Monkey Jump : MoE-Style PEFT for Efficient Multi-Task Learning
Nusrat Jahan Prottasha, Md Kowsher, Chun-Nam Yu, Chen Chen, Ozlem Garibay
TL;DR
Monkey Jump introduces gradient-free routing to parameter-efficient fine-tuning by treating existing transformer adapters as implicit experts and routing tokens via $k$-means centers updated with EMA. This preserves the fixed parameter budget of standard PEFT while achieving MoE-style specialization, avoiding the trainable routers and multi-expert activation costs of traditional MoE-PEFT. Theoretical results show token-wise routing increases expressivity and last-token representations maximize information for sequence-wise routing in causal transformers. Empirically, MJ matches or surpasses MoE-PEFT performance across 47 benchmarks spanning text, image, and video, with 7–29× fewer trainable parameters, up to 48% lower memory, and 1.5–2× faster training, demonstrating broad applicability and practical efficiency gains.
Abstract
Mixture-of-experts variants of parameter-efficient fine-tuning enable per-token specialization, but they introduce additional trainable routers and expert parameters, increasing memory usage and training cost.
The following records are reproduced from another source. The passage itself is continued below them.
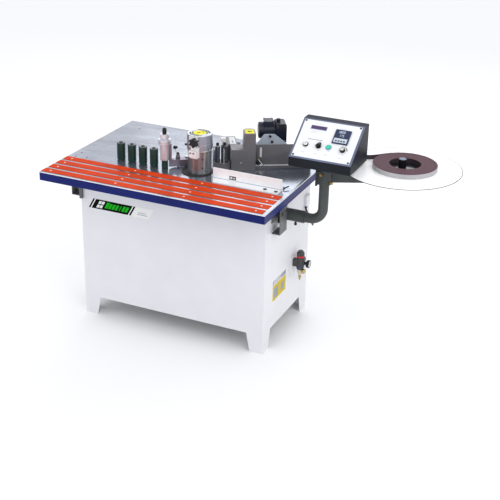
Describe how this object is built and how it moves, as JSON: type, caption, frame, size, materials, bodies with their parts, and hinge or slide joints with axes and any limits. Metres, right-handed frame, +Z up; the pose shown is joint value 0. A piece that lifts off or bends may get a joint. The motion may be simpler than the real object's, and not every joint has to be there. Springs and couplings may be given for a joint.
{
  "type": "edge banding machine",
  "caption": "Manual edge banding machine: steel cabinet and work table with sliding strips, glue pot, press rollers, tape reel tray and swivelling console.",
  "frame": {"origin": "centre of the four anchor holes in the cabinet's feet, at floor level", "axes": "+X to the operator's right along the table's front edge, +Y to the back, +Z up"},
  "size_m": [1.936, 0.9, 1.172],
  "materials": {
    "cabinet_paint": "light grey powder coat, fine texture",
    "table_steel": "ground steel, blue-grey, semi-gloss",
    "blue_edging": "dark blue gloss paint",
    "orange_nylon": "orange-red sliding strips",
    "bright_screw": "bright zinc screws",
    "dark_paint": "dark grey satin paint",
    "console_paint": "blue-black satin powder coat",
    "cover_paint": "warm grey satin paint",
    "green_sleeve": "dark green roller sleeve",
    "cream_paint": "pale machined housing",
    "black_plastic": "black moulded plastic",
    "pot_steel": "polished stainless sheet",
    "pot_lid_paint": "turned grey metal",
    "pot_iron": "heat-darkened casting",
    "aluminium_bar": "silver anodised extrusion",
    "motor_black": "black motor enamel",
    "bracket_grey": "pale grey plate",
    "steel": "plain steel",
    "belt_rubber": "black belt",
    "brass": "brass",
    "gauge_black": "black gauge case",
    "regulator_body": "black service unit",
    "regulator_knob": "black knob with a red band",
    "panel_white": "white panel film",
    "meter_dark": "dark blue instrument faces",
    "green_plastic": "green push button",
    "tray_white": "white board",
    "edging": "brown edging tape, wound",
    "cable_black": "black cable sheath"
  },
  "bodies": {
    "base": {"cabinet_panels": "cabinet_paint", "rear_panel": "cabinet_paint", "foot_plates": "cabinet_paint", "control_box": "cabinet_paint", "table_top": "table_steel", "table_skirt": "blue_edging", "slide_strips": "orange_nylon", "strip_screws": "bright_screw", "table_brackets": "dark_paint", "arm_socket": "dark_paint", "arm_tube": "dark_paint", "table_studs": "steel", "cap_screws": "bright_screw", "pot_base": "black_plastic", "pot_shell": "pot_steel", "pot_body": "pot_iron", "gate_bracket": "cream_paint", "fence": "aluminium_bar", "guide_plate": "cover_paint", "cutter_cover": "cover_paint", "cutter_cylinder": "aluminium_bar", "valve_block": "cover_paint", "infeed_base": "cover_paint", "gear_motor": "motor_black", "gearbox": "motor_black", "motor_bracket": "bracket_grey", "drive_belt": "belt_rubber", "filter_regulator": "regulator_body", "pressure_gauge": "gauge_black", "control_cable": "cable_black", "cable_glands": "black_plastic"},
    "press_arm": {"press_arm": "dark_paint", "press_housing": "cream_paint"},
    "console": {"console_case": "console_paint", "console_panel": "panel_white", "panel_meters": "meter_dark", "tray_arm": "dark_paint", "hub_screws": "brass", "tape_strip": "edging"},
    "tray": {"tray": "tray_white"},
    "edging_reel": {"edging_reel": "edging"},
    "press_roller": {"press_roller": "green_sleeve"},
    "press_knob": {"press_knob": "black_plastic"},
    "clamp_lever": {"clamp_lever": "black_plastic"},
    "glue_roller": {"glue_roller": "steel"},
    "motor_spindle": {"motor_spindle": "steel"},
    "gate_knob": {"gate_knob": "black_plastic"},
    "pot_lid": {"pot_lid": "pot_lid_paint"},
    "infeed_roller_left": {"infeed_roller_left": "dark_paint"},
    "infeed_roller_right": {"infeed_roller_right": "dark_paint"},
    "cutter_blade": {"cutter_blade": "steel"},
    "rear_door": {"rear_door": "cabinet_paint"},
    "regulator_knob": {"regulator_knob": "regulator_knob"},
    "selector_knob": {"selector_knob": "black_plastic"},
    "dial_knob": {"dial_knob": "black_plastic"},
    "green_button": {"green_button": "green_plastic"},
    "guide_roller_1": {"guide_roller_1": "green_sleeve"},
    "guide_roller_2": {"guide_roller_2": "green_sleeve"},
    "guide_roller_3": {"guide_roller_3": "green_sleeve"},
    "guide_roller_4": {"guide_roller_4": "green_sleeve"}
  },
  "joints": [
    {"name": "guide_roller_1_spin", "type": "hinge", "parent": "base", "child": "guide_roller_1", "pos_m": [-0.333, -0.18, 0.9], "axis": [0, 0, 1], "continuous": true},
    {"name": "guide_roller_2_spin", "type": "hinge", "parent": "base", "child": "guide_roller_2", "pos_m": [-0.2705, -0.18, 0.9], "axis": [0, 0, 1], "continuous": true},
    {"name": "guide_roller_3_spin", "type": "hinge", "parent": "base", "child": "guide_roller_3", "pos_m": [-0.208, -0.18, 0.9], "axis": [0, 0, 1], "continuous": true},
    {"name": "guide_roller_4_spin", "type": "hinge", "parent": "base", "child": "guide_roller_4", "pos_m": [-0.1455, -0.18, 0.9], "axis": [0, 0, 1], "continuous": true},
    {"name": "press_arm_swing", "type": "hinge", "parent": "base", "child": "press_arm", "pos_m": [-0.002, -0.095, 0.88], "axis": [0, 0, 1], "range_deg": [-8, 6]},
    {"name": "press_roller_spin", "type": "hinge", "parent": "press_arm", "child": "press_roller", "pos_m": [-0.084, -0.182, 0.88], "axis": [0, 0, 1], "continuous": true},
    {"name": "press_knob_turn", "type": "hinge", "parent": "press_arm", "child": "press_knob", "pos_m": [-0.084, -0.182, 1.04], "axis": [0, 0, 1], "range_deg": [-180, 180]},
    {"name": "clamp_lever_turn", "type": "hinge", "parent": "base", "child": "clamp_lever", "pos_m": [-0.038, -0.13, 0.9], "axis": [0, 0, 1], "range_deg": [-30, 30]},
    {"name": "motor_spindle_spin", "type": "hinge", "parent": "base", "child": "motor_spindle", "pos_m": [0.35226, 0.23657, 0.8], "axis": [0, 0, 1], "continuous": true},
    {"name": "glue_roller_spin", "type": "hinge", "parent": "base", "child": "glue_roller", "pos_m": [0.092, -0.148, 0.8], "axis": [0, 0, 1], "continuous": true},
    {"name": "gate_knob_turn", "type": "hinge", "parent": "base", "child": "gate_knob", "pos_m": [0.106, -0.235, 1.035], "axis": [0, -1, 0], "range_deg": [-180, 180]},
    {"name": "pot_lid_lift", "type": "slide", "parent": "base", "child": "pot_lid", "axis": [0, 0, 1], "range_m": [0, 0.09]},
    {"name": "infeed_roller_left_spin", "type": "hinge", "parent": "base", "child": "infeed_roller_left", "pos_m": [0.14821, -0.06599, 0.9], "axis": [0, 0, 1], "continuous": true},
    {"name": "infeed_roller_right_spin", "type": "hinge", "parent": "base", "child": "infeed_roller_right", "pos_m": [0.17852, -0.04849, 0.9], "axis": [0, 0, 1], "continuous": true},
    {"name": "cutter_stroke", "type": "slide", "parent": "base", "child": "cutter_blade", "axis": [0, 0, -1], "range_m": [0, 0.024], "stiffness_N_per_m": 2000, "springref_m": -0.005},
    {"name": "rear_door_swing", "type": "hinge", "parent": "base", "child": "rear_door", "pos_m": [-0.368, 0.296, 0.465], "axis": [0, 0, 1], "range_deg": [0, 110]},
    {"name": "regulator_knob_turn", "type": "hinge", "parent": "base", "child": "regulator_knob", "pos_m": [0.553, 0.085, 0.4], "axis": [0, 0, 1], "range_deg": [-150, 150]},
    {"name": "console_swivel", "type": "hinge", "parent": "base", "child": "console", "pos_m": [0.73, -0.11, 0.93], "axis": [0, 0, 1], "range_deg": [-20, 20]},
    {"name": "tray_spin", "type": "hinge", "parent": "console", "child": "tray", "pos_m": [1.054, 0.05, 0.96], "axis": [0, 0, 1], "continuous": true},
    {"name": "reel_spin", "type": "hinge", "parent": "console", "child": "edging_reel", "pos_m": [1.066, 0.054, 0.98], "axis": [0, 0, 1], "continuous": true},
    {"name": "selector_turn", "type": "hinge", "parent": "console", "child": "selector_knob", "pos_m": [0.701, -0.13692, 1.08157], "axis": [0, -0.6021, 0.7984], "range_deg": [-45, 45]},
    {"name": "dial_turn", "type": "hinge", "parent": "console", "child": "dial_knob", "pos_m": [0.82, -0.13852, 1.08036], "axis": [0, -0.6021, 0.7984], "range_deg": [-135, 135]},
    {"name": "green_button_press", "type": "slide", "parent": "console", "child": "green_button", "axis": [0, 0.6021, -0.7984], "range_m": [0, 0.004], "stiffness_N_per_m": 400, "springref_m": -0.002}
  ],
  "couplings": [
    {"joint": "glue_roller_spin", "follows": "motor_spindle_spin", "ratio": 0.71111},
    {"joint": "reel_spin", "follows": "tray_spin", "ratio": 1}
  ]
}
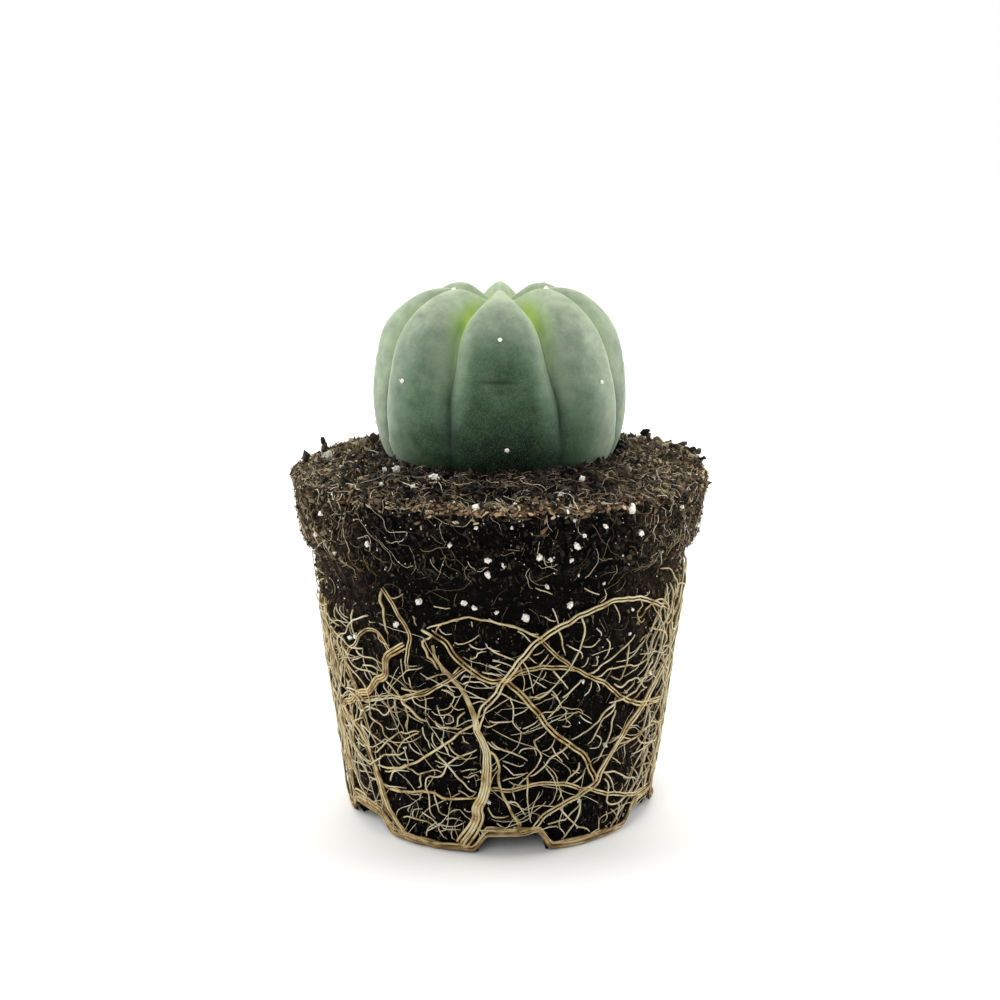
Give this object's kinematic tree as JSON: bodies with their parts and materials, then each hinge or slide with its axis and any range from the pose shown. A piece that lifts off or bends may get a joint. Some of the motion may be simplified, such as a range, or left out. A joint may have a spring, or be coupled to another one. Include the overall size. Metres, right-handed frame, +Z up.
{
  "type": "chin cactus on its bare root ball",
  "caption": "Spineless ribbed globe cactus standing in a pot-shaped root ball of dark potting mix, wrapped in a net of pale roots.",
  "frame": {"origin": "middle of the root ball's flat base, on the surface that it stands on", "axes": "+Z up through the stem's crown, -Y towards the front of the plant as pictured, +X to the right of it"},
  "size_m": [0.1, 0.1004, 0.1279],
  "materials": {
    "succulent_skin": "waxy grey-green cactus skin with a pale bloom, satin",
    "peat_and_perlite": "moist dark peat and bark crumbs with white perlite grains, matte",
    "root_bark": "cream to tan fibrous roots, matte"
  },
  "bodies": {
    "root": {"cactus_stem": "succulent_skin", "root_ball_mix": "peat_and_perlite", "root_net": "root_bark"}
  },
  "joints": []
}
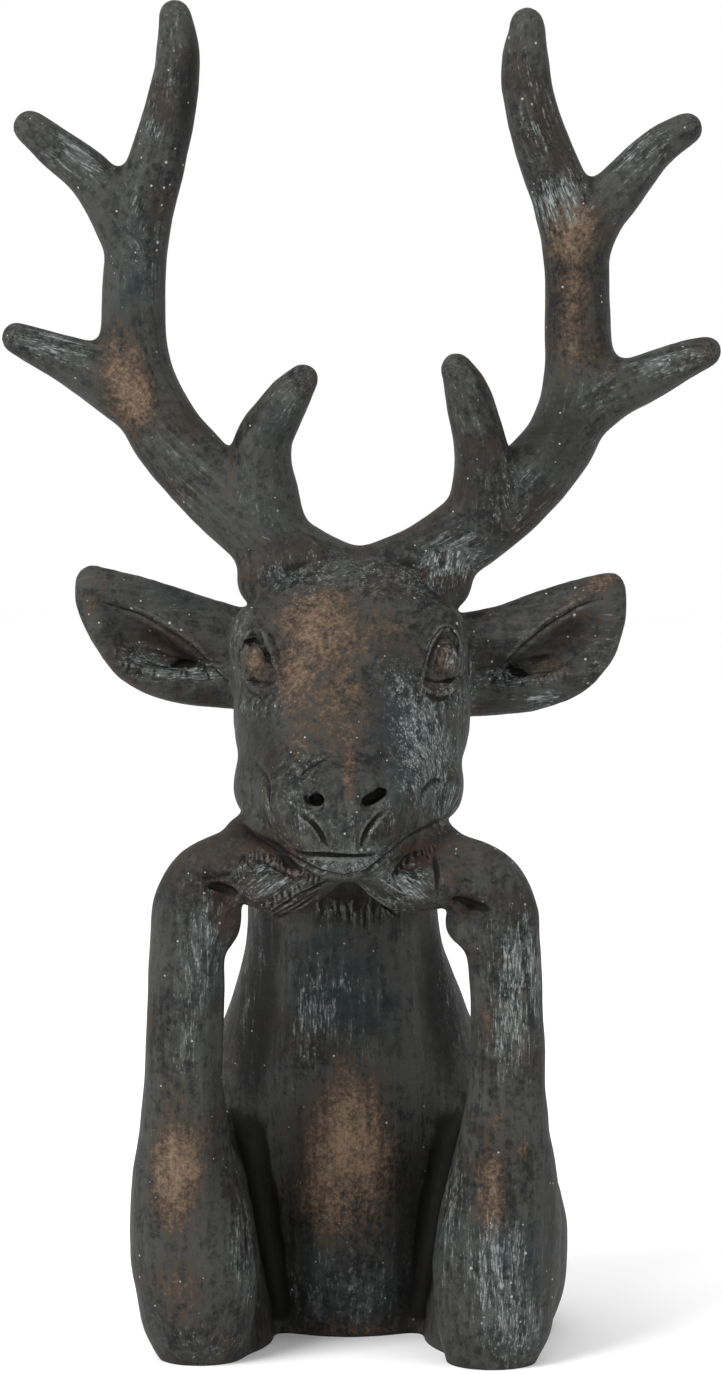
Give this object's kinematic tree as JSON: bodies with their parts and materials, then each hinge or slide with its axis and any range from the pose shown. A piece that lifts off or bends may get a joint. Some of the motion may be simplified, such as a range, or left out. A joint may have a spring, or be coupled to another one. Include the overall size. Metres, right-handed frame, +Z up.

This undermines the core goal of parameter-efficient fine-tuning. We propose Monkey Jump, a method that brings mixture-of-experts-style specialization to parameter-efficient fine-tuning without introducing extra trainable parameters for experts or routers. Instead of adding new adapters as experts, Monkey Jump treats the adapters already present in each Transformer block (such as query, key, value, up, and down projections) as implicit experts and routes tokens among them. Routing is performed using k-means clustering with exponentially moving averaged cluster centers, requiring no gradients and no learned parameters. We theoretically show that token-wise routing increases expressivity and can outperform shared adapters by avoiding cancellation effects. Across multi-task experiments covering 14 text, 14 image, and 19 video benchmarks, Monkey Jump achieves competitive performance with mixture-of-experts-based parameter-efficient fine-tuning methods while using 7 to 29 times fewer trainable parameters, up to 48 percent lower memory consumption, and 1.5 to 2 times faster training. Monkey Jump is architecture-agnostic and can be applied to any adapter-based parameter-efficient fine-tuning method.